'Wilde' exhibit takes major awards at Philadelphia Flower Show
Months of hard work by Temple University Ambler students and faculty paid off with special honors for Temple’s 2013 Philadelphia Flower Show Exhibit, “WILDE! Cultivating wonder in everyday places.”
WILDE! was awarded The Alfred M. Campbell Memorial Trophy, given to the “Educational major exhibit that demonstrates the most successful use of a variety of plants in a unique fashion”; a PHS Special Achievement Award for the “best achievement in creating a wild, natural environment”; and a PHS Gold Medal Award, “for the best use of PHS Gold Medal plants in a major exhibit.”

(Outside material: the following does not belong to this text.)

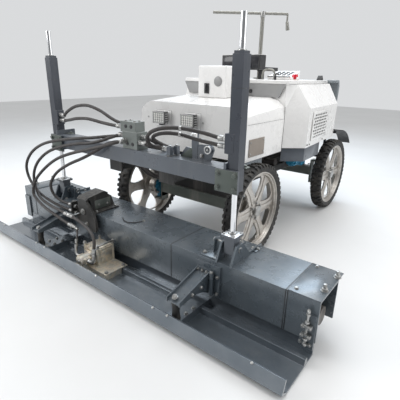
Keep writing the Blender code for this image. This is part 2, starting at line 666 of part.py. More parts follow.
def centre_bracket(tilt):
    """Folded bracket over the housing: hose bulkhead, cheeks under a hood, and a forward hanging arm."""
    foot = HEAD_Z1 + GAP
    face = HEAD_Y0 - GAP
    left = -0.500
    right = -0.290
    base = slab(left, right, face - 0.013, -0.86, foot, foot + 0.010)
    apron = slab(left, right, face - 0.013, face, 0.215, foot + 0.010)
    bulkhead = slab(BRACKET_X, left + 0.001, -1.105, face, 0.250, 0.355)
    side = [(-1.045, foot + 0.008), (-1.070, 0.406), (-1.045, 0.413), (-0.942, 0.428), (-0.887, 0.389),
            (-0.865, foot + 0.008)]
    cheeks = [prism(side, 0, x, x + 0.010) for x in (-0.437, -0.345)]
    hood = prism([(-1.098, 0.394), (-1.098, 0.402), (-1.080, 0.416), (-0.942, 0.436), (-0.915, 0.420),
                  (-0.915, 0.408), (-0.942, 0.424), (-1.078, 0.404)], 0, -0.437, -0.335)
    strap = [(-0.421, 0.405), (-0.434, 0.340), (-0.402, 0.255), (-0.335, 0.200), (-0.262, 0.190),
             (-0.244, 0.215), (-0.248, 0.262), (-0.275, 0.330), (-0.335, 0.390), (-0.337, 0.405)]
    arm = prism(strap, 1, -1.098, -1.078)
    brace = slab(-0.425, -0.300, -1.080, face - 0.010, 0.270, 0.300)
    piece("centre_bracket", join(base, apron, bulkhead, *cheeks, hood, arm, brace), DARK_PAINT, tilt)


# Vibrating plate


def vibrating_plate(float_axis):
    """Folded pan with an upturned outer lip, a ridge, an upstand at the head and two cross ribs."""
    t = PLATE_T
    ridge_y = HEAD_Y0 - 0.035
    lip = [(PLATE_FRONT + 0.040, 0), (PLATE_FRONT, 0.026), (PLATE_FRONT + 0.022, 0.090),
           (PLATE_FRONT + 0.034, 0.088), (PLATE_FRONT + 0.014, 0.030), (PLATE_FRONT + 0.046, t)]
    ridge = [(ridge_y - 0.036, t), (ridge_y - 0.030, RIDGE_TOP), (ridge_y - 0.006, RIDGE_TOP),
             (ridge_y, t)]
    upstand = [(PLATE_BACK - t, t), (PLATE_BACK - t, 0.10), (PLATE_BACK, 0.10)]
    outline = [(PLATE_BACK, 0), *lip, *ridge, *upstand]
    pan = prism(outline, 0, -PLATE_X, PLATE_X)
    ribs = [slab(s * (RIB_X - 0.05), s * (RIB_X + 0.05), PLATE_FRONT + 0.040, PLATE_BACK - 0.004,
                 t - 0.002, RIB_TOP) for s in (-1, 1)]
    piece("vibrating_plate", join(pan, *ribs), DARK_PAINT, float_axis)


def damper_arm(tag, s, tilt):
    """Channel arm that reaches from the housing's bracket out over the plate, deeper at its root."""
    x = s * ARM_X
    root = HEAD_Y0 - 0.012 - GAP
    tip = PLATE_FRONT + 0.030
    back = slab(x - ARM_HALF, x + ARM_HALF, root - 0.008, root, 0.115, 0.252)
    side = [(root - 0.004, 0.250), (tip, 0.184), (tip, ARM_TIP_Z), (-1.240, 0.166), (-1.185, 0.167),
            (-1.140, 0.156), (-1.105, 0.136), (root - 0.004, 0.118)]
    half = ARM_HALF - 0.004
    cheeks = [prism(side, 0, edge - 0.003, edge + 0.003) for edge in (x - half, x + half)]
    web = prism([(root - 0.004, 0.234), (tip + 0.004, 0.166), (tip + 0.004, ARM_TIP_Z), (-1.240, 0.167),
                 (root - 0.004, 0.226)], 0, x - half, x + half)
    post_x = x + s * (ARM_HALF + 0.013)
    post = rod((post_x, root - 0.016, 0.120), (post_x, root - 0.016, 0.247), 0.013, 16)
    ears = [slab(x, post_x, root - 0.024, root - 0.002, z, z + 0.008) for z in (0.140, 0.220)]
    piece("damper_arm_" + tag, join(back, *cheeks, web, post, *ears), DARK_PAINT, tilt)


def isolator(tag, s, float_axis):
    """Rubber bobbin between a cross rib of the plate and the tip of the arm above it."""
    x = s * DAMPER_X
    low = RIB_TOP + GAP
    high = ARM_TIP_Z - GAP
    bobbin = rod((x, DAMPER_Y, low), (x, DAMPER_Y, high), 0.020, 20)
    flanges = [rod((x, DAMPER_Y, z), (x, DAMPER_Y, z + 0.006), 0.024, 20) for z in (low, high - 0.006)]
    piece("isolator_" + tag, join(bobbin, *flanges), RUBBER, float_axis)


def exciter(float_axis):
    """Eccentric-shaft case on its base, with four corner studs, and the hydraulic motor on its front."""
    over = RIDGE_TOP + GAP
    front = EXCITER_Y0 - 0.045
    foot = slab(-0.26, 0.035, front, HEAD_Y0 - 0.035 - 0.037, PLATE_T + GAP, over + 0.004)
    base = slab(-0.26, 0.035, front, EXCITER_Y1 + 0.002, over, over + 0.008)
    box = slab(EXCITER_X0, EXCITER_X1, EXCITER_Y0, EXCITER_Y1, over + 0.006, EXCITER_TOP)
    inset = 0.004
    studs = [rod((x, y, over + 0.004), (x, y, EXCITER_TOP + 0.012), 0.008, 12)
             for x in (EXCITER_X0 + inset, EXCITER_X1 - inset)
             for y in (EXCITER_Y0 + inset, EXCITER_Y1 - inset)]
    piece("exciter_case", join(foot, base, box, *studs), ZINC, float_axis)
    face = EXCITER_Y0 - 0.005 - GAP
    body = rod((MOTOR_X, face - 0.085, MOTOR_Z), (MOTOR_X, face, MOTOR_Z), 0.034, 20)
    flange = slab(MOTOR_X - 0.038, MOTOR_X + 0.038, face - 0.012, face, MOTOR_Z - 0.040, MOTOR_Z + 0.038)
    ports = slab(MOTOR_X - 0.046, MOTOR_X + 0.046, face - 0.068, face - 0.026, MOTOR_Z - 0.014,
                 MOTOR_Z + 0.018)
    piece("exciter_motor", join(body, flange, ports), STEEL, float_axis)


# Manifold and hoses


def hose_manifold():
    block = slab(MANIFOLD_X0, 0.095, CROSS_Y0 + 0.004, CROSS_Y1 - 0.010, CROSS_Z1 + GAP, 0.890)
    cap = slab(MANIFOLD_X0 - 0.016, 0.085, CROSS_Y0 + 0.006, CROSS_Y1 - 0.020, 0.885, 0.948)
    piece("hose_manifold", join(block, cap), GREY_PAINT, bevel=0.003)


def smooth_route(points):
    """Straight end lengths, and between them points about HOSE_STEP apart on a Catmull-Rom curve."""
    points = [Vector(point) for point in points]
    fine = []
    for a, b, c, d in zip(points, points[1:], points[2:], points[3:]):
        for i in range(24):
            t = i / 24
            fine.append(0.5 * (2 * b + (c - a) * t + (2 * a - 5 * b + 4 * c - d) * t * t
                               + (3 * b - a - 3 * c + d) * t ** 3))
    fine.append(points[-2])
    total = sum((b - a).length for a, b in zip(fine, fine[1:]))
    count = max(4, round(total / HOSE_STEP))
    out = [points[0], fine[0]]
    run = 0.0
    for a, b in zip(fine, fine[1:]):
        run += (b - a).length
        if run >= total * (len(out) - 1) / count and len(out) <= count:
            out.append(b)
    return out + [fine[-1], points[-1]]


def hose(name, points):
    route = smooth_route(points)
    curve = bpy.data.curves.new(name, "CURVE")
    curve.dimensions = "3D"
    curve.bevel_depth = HOSE_R
    curve.bevel_resolution = 2
    curve.use_fill_caps = True
    spline = curve.splines.new("POLY")
    spline.points.add(len(route) - 1)
    for spot, place in zip(spline.points, route):
        spot.co = (*place, 1)
    obj = bpy.data.objects.new(name, curve)
    curve.materials.append(material(RUBBER))
    bpy.context.scene.collection.objects.link(obj)


RETURN_X = [x - ELBOW_HALF - GAP for x, y in RETURNS]
MAST_HOSES = {
    "mast_hose_upper": [(PORT_X, PORT_Y, PORT_Z[0]), (PORT_X - 0.04, PORT_Y, PORT_Z[0]),
                        (0.565, -1.015, 0.947), (0.470, -1.060, 0.961), (0.392, -1.100, 0.957),
                        (0.328, -1.118, 0.935), (0.285, -1.108, 0.900), (0.262, -1.075, 0.862),
                        (0.262, -1.030, 0.835), (RETURN_X[0] - 0.03, RETURNS[0][1], ELBOW_Z),
                        (RETURN_X[0], RETURNS[0][1], ELBOW_Z)],
    "mast_hose_lower": [(PORT_X, PORT_Y, PORT_Z[1]), (PORT_X - 0.04, PORT_Y, PORT_Z[1]),
                        (0.548, -1.005, 0.905), (0.450, -1.040, 0.926), (0.375, -1.070, 0.928),
                        (0.318, -1.084, 0.912), (0.285, -1.066, 0.890), (0.272, -1.026, 0.866),
                        (0.276, -0.980, 0.842), (RETURN_X[1] - 0.025, RETURNS[1][1], ELBOW_Z),
                        (RETURN_X[1], RETURNS[1][1], ELBOW_Z)],
}
DROP_HOSES = {
    "drop_hose_outer": [(MANIFOLD_X, -0.955, 0.852), (MANIFOLD_X - 0.04, -0.955, 0.852),
                        (-0.190, -0.985, 0.836), (-0.320, -1.020, 0.816), (-0.470, -1.055, 0.796),
                        (-0.640, -1.080, 0.766), (-0.800, -1.100, 0.722), (-0.934, -1.115, 0.650),
                        (-1.018, -1.125, 0.556), (-1.016, -1.130, 0.470), (-0.955, -1.130, 0.395),
                        (-0.860, -1.125, 0.340), (-0.745, -1.110, 0.303), (-0.635, -1.090, 0.281),
                        (BULKHEAD_X - 0.04, -1.082, 0.277), (BULKHEAD_X, -1.082, 0.277)],
    "drop_hose_inner": [(MANIFOLD_X, -0.990, 0.818), (MANIFOLD_X - 0.04, -0.990, 0.818),
                        (-0.115, -1.010, 0.812), (-0.170, -1.036, 0.790), (-0.240, -1.052, 0.747),
                        (-0.353, -1.070, 0.689), (-0.510, -1.095, 0.619), (-0.635, -1.110, 0.545),
                        (-0.703, -1.120, 0.470), (-0.714, -1.122, 0.420), (-0.690, -1.115, 0.368),
                        (-0.632, -1.098, 0.333), (BULKHEAD_X - 0.03, -1.082, 0.323),
                        (BULKHEAD_X, -1.082, 0.323)],
}


def build():
    clear_scene()
    chassis_frame()
    axle("front_axle", FRONT_AXLE_Y, FRONT_FACE_X)
    axle("rear_axle", REAR_AXLE_Y, REAR_FACE_X)
    for tag, side in (("left", -1), ("right", 1)):
        wheel("front_" + tag, side, FRONT_AXLE_Y, FRONT_FACE_X)
        wheel("rear_" + tag, side, REAR_AXLE_Y, REAR_FACE_X)
    front_cowl()
    rear_body()
    deck()
    trim_band()
    console()
    controls()
    tail()
    inside()
    side_hatch()
    work_light("work_light_left", LIGHT_X[0])
    work_light("work_light_right", LIGHT_X[1])
    crossbeam()
    hose_manifold()
    for tag, side in (("left", -1), ("right", 1)):
        mast(tag, side)
    left_lift = lift_side("left", -1)
    lift_side("right", 1)
    tilt = joint_empty("head_tilt", (0, MAST_Y, PIVOT_Z), left_lift)
    head_centre(tilt)
    strike_blade(tilt)
    auger(tilt)
    centre_bracket(tilt)
    float_axis = joint_empty("plate_float", (0, HEAD_Y0, 0), tilt)
    vibrating_plate(float_axis)
    exciter(float_axis)
    for tag, side in (("left", -1), ("right", 1)):
        head_wing(tag, side, tilt)
        damper_arm(tag, side, tilt)
        isolator(tag, side, float_axis)
    for name, points in {**MAST_HOSES, **DROP_HOSES}.items():
        hose(name, points)


build()
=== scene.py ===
"""Looks of the four-wheel power screed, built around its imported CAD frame.

Metres. X runs across the machine, the screed head lies at -Y and +Z is up.
"""

import math

import bmesh
import bpy
from mathutils import Matrix, Vector


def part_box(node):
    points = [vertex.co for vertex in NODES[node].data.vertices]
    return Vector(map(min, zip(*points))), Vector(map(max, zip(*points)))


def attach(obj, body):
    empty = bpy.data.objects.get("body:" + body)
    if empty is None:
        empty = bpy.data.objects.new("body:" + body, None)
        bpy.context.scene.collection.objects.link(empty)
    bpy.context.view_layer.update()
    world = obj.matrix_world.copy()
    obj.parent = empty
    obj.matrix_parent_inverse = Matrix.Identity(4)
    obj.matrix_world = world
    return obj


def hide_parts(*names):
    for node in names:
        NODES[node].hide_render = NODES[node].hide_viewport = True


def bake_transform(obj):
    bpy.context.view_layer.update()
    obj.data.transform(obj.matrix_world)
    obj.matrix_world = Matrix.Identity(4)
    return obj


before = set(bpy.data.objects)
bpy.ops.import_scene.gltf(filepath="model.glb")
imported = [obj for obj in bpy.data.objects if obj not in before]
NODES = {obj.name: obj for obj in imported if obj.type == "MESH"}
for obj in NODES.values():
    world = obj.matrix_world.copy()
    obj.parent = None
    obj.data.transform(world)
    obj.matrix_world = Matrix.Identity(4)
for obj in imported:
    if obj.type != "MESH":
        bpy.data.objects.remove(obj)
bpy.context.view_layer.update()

WHEELS = ("front_left", "front_right", "rear_left", "rear_right")
SIDES = ((-1, "left"), (1, "right"))
UP = (0, 0, 1)
TO_HEAD = (0, -1, 0)
OUT_RIGHT = (1, 0, 0)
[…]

“With the size and complexity of this exhibit, we overcame a lot of obstacles this year,” said Assistant Professor of Landscape Architecture Rob Kuper, who coordinated the exhibit with Adjunct Assistant Professor Michael LoFurno and Horticulture Supervisor Anne Brennan. “To have the work of our students, faculty, staff and alumni — without whom we wouldn’t have been able to complete our exhibit — is extraordinarily rewarding.

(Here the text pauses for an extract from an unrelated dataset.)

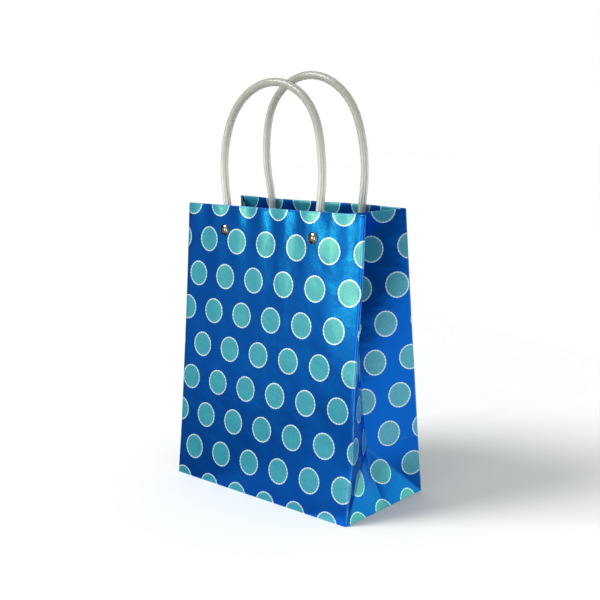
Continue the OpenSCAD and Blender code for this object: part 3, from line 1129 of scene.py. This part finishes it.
def make_world():
    """Plain white behind the object, and a softer white for everything that it lights."""
    world = bpy.data.worlds.new("studio")
    world.use_nodes = True
    tree = world.node_tree
    background = tree.nodes["Background"]
    background.inputs["Color"].default_value = (1.0, 1.0, 1.0, 1)
    path = tree.nodes.new("ShaderNodeLightPath")
    clear = tree.nodes.new("ShaderNodeMath")
    clear.operation = "MAXIMUM"
    tree.links.new(path.outputs["Is Camera Ray"], clear.inputs[0])
    tree.links.new(path.outputs["Is Transmission Ray"], clear.inputs[1])
    strength = tree.nodes.new("ShaderNodeMapRange")
    tree.links.new(clear.outputs[0], strength.inputs[0])
    strength.inputs["To Min"].default_value = WORLD_LIGHT
    strength.inputs["To Max"].default_value = 1.0
    tree.links.new(strength.outputs[0], background.inputs["Strength"])
    bpy.context.scene.world = world


def make_key():
    """A wide soft light from the front left, even over the whole floor."""
    data = bpy.data.lights.new("key", "SUN")
    data.energy = KEY_POWER
    data.angle = math.radians(KEY_SPREAD)
    key = bpy.data.objects.new("key", data)
    bpy.context.scene.collection.objects.link(key)
    key.location = KEY_PLACE
    key.visible_transmission = False
    look_along(key, -KEY_PLACE, UP)


def make_lamps():
    """Soft panels that give the film its reflections; the coloured ones tint them."""
    yellow = (1.0, 1.0, 0.28)
    green = (0.22, 1.0, 0.46)
    area_light("front_strip", (-0.80, -1.36, 0.40), (0.40, 0.40), 0.8, yellow)
    area_light("front_lamp", (-0.69, -1.22, 0.29), (0.08, 0.16), 1.1, yellow)
    area_light("back_panel", (0.98, 1.22, 0.34), (0.9, 0.6), 2.2, green)
    area_light("near_panel", (0.10, -1.15, 0.25), (0.3, 0.5), 1.6)


def make_flags():
    """Grey and black cards that the film, the tubes and the rivets reflect. The two lying on the floor
    are painted shadow: a darker floor in the reflections.
    """
    grey = (0.29, 0.29, 0.30)
    floor_shadow_grey = (0.22, 0.22, 0.23)
    dark = (0.06, 0.06, 0.065)
    black = (0.02, 0.016, 0.012)
    flag("front_card", (-0.77, -0.52, 0.37), (0.66, 0.72), grey)
    # Painted shadow: a dark card lying on the floor, seen only in reflections.
    flag("front_floor_shadow_card", (-0.57, -0.63, 0.0006), (1.0, 1.7), floor_shadow_grey, tip=90)
    flag("dark_card", (0.36, -0.42, 0.45), (0.5, 0.8), dark)
    flag("left_card", (-0.5, 0.15, 0.55), (1.0, 1.1), black)
    # Painted shadow as well, darkening the floor to the left in reflections.
    flag("left_floor_shadow_card", (-0.42, 0.13, 0.0007), (1.0, 0.8), black, tip=90)


# ---------------------------------------------------------------- build

bpy.context.scene.view_settings.view_transform = "Standard"
for wall in WALLS:
    wall_sheet(wall)
    stiffener(wall)
    handle(wall)
    fastenings(wall)
    for hand in (-1, 1):
        gusset_half(hand, wall)
seam_tab()
dress_base()
make_camera()
make_floor()
make_world()
make_key()
make_lamps()
make_flags()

“I think one thing about our exhibits each year is that they are always unique — advancing ideas with different construction and plant materials,” said Kuper. “We certainly use the Flower Show theme as a basis, but we illustrate and address the theme from a different perspective.”
Presented by the Pennsylvania Horticultural Society, the 2013 Philadelphia Flower Show — with its “Brilliant!” Great Britain theme — continues through Sunday, March 10 at the Pennsylvania Convention Center, 12th and Arch streets.
WILDE! seeks to “present simple, attractive and affordable ways to cultivate wildness in locations that everyone is familiar with,” said Kuper. The exhibit takes its inspiration from a variety of English gardening concepts, from the medieval monastic and royal gardens of the Middle Ages to “wilde” gardening of the 19th Century, which mesh into a landscape of bogs, orchards and rock gardens.
“The reason the Alfred Campbell Memorial Trophy is awarded — to an exhibit that demonstrates the most successful use of a variety of plants in a unique fashion — really encapsulates what we try to do each year,” said Kuper. “To have that intention recognized and validated in this way is really quite wonderful.”
The creation of the exhibit was a collaboration between faculty, staff and students from the current junior class working closely with dedicated alumni, who, according to Kuper, “shared their expertise and knowledge to guide and mentor our students.”
“Their previous experience and tips they had for us were priceless, and we can’t thank our alumni enough,” he said. “This is an experience that you wouldn’t get at most colleges and universities — it’s so rewarding to see how our drawings and what we had in our minds for the past four months have come to life,” said Landscape Architecture Junior Allison Hanna. “As landscape architecture students, we now understand the process from design to build, the process of creating construction documents. It’s truly invaluable and an experience that I will never forget.”